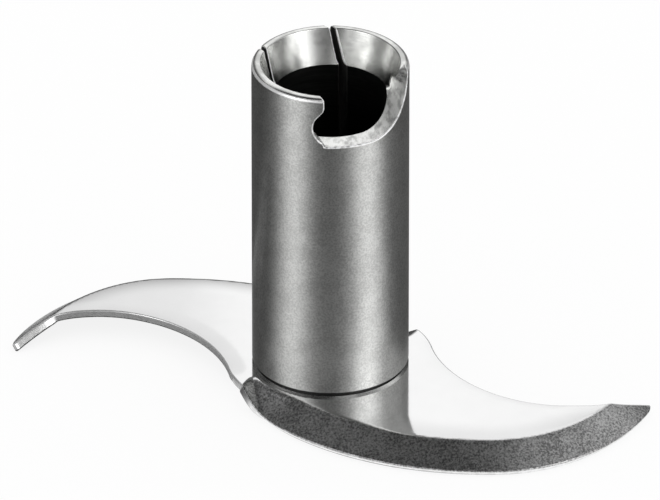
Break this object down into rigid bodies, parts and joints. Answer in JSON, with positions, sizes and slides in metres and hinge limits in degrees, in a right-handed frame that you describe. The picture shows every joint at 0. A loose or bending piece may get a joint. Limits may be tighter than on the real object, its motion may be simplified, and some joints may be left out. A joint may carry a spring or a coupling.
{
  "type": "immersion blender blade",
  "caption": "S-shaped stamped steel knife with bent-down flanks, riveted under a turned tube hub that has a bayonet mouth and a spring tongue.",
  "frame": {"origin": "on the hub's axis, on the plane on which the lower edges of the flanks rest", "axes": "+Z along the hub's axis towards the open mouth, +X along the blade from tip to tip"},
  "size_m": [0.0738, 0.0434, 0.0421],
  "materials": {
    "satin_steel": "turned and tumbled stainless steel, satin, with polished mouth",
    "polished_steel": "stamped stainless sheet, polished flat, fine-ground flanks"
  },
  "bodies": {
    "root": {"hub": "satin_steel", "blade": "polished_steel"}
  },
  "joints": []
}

◆ ◆ ◆ ◆ ◆

__EXERCISE DESCRIPTION__. All the data must be duplicated exactly, with nothing added or removed.

__THE ANSWER__.
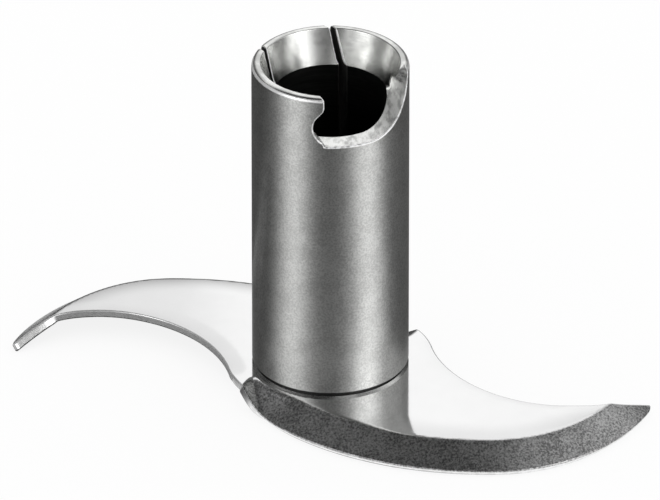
Break this object down into rigid bodies, parts and joints. Answer in JSON, with positions, sizes and slides in metres and hinge limits in degrees, in a right-handed frame that you describe. The picture shows every joint at 0. A loose or bending piece may get a joint. Limits may be tighter than on the real object, its motion may be simplified, and some joints may be left out. A joint may carry a spring or a coupling.
{
  "type": "immersion blender blade",
  "caption": "S-shaped stamped steel knife with bent-down flanks, riveted under a turned tube hub that has a bayonet mouth and a spring tongue.",
  "frame": {"origin": "on the hub's axis, on the plane on which the lower edges of the flanks rest", "axes": "+Z along the hub's axis towards the open mouth, +X along the blade from tip to tip"},
  "size_m": [0.0738, 0.0434, 0.0421],
  "materials": {
    "satin_steel": "turned and tumbled stainless steel, satin, with polished mouth",
    "polished_steel": "stamped stainless sheet, polished flat, fine-ground flanks"
  },
  "bodies": {
    "root": {"hub": "satin_steel", "blade": "polished_steel"}
  },
  "joints": []
}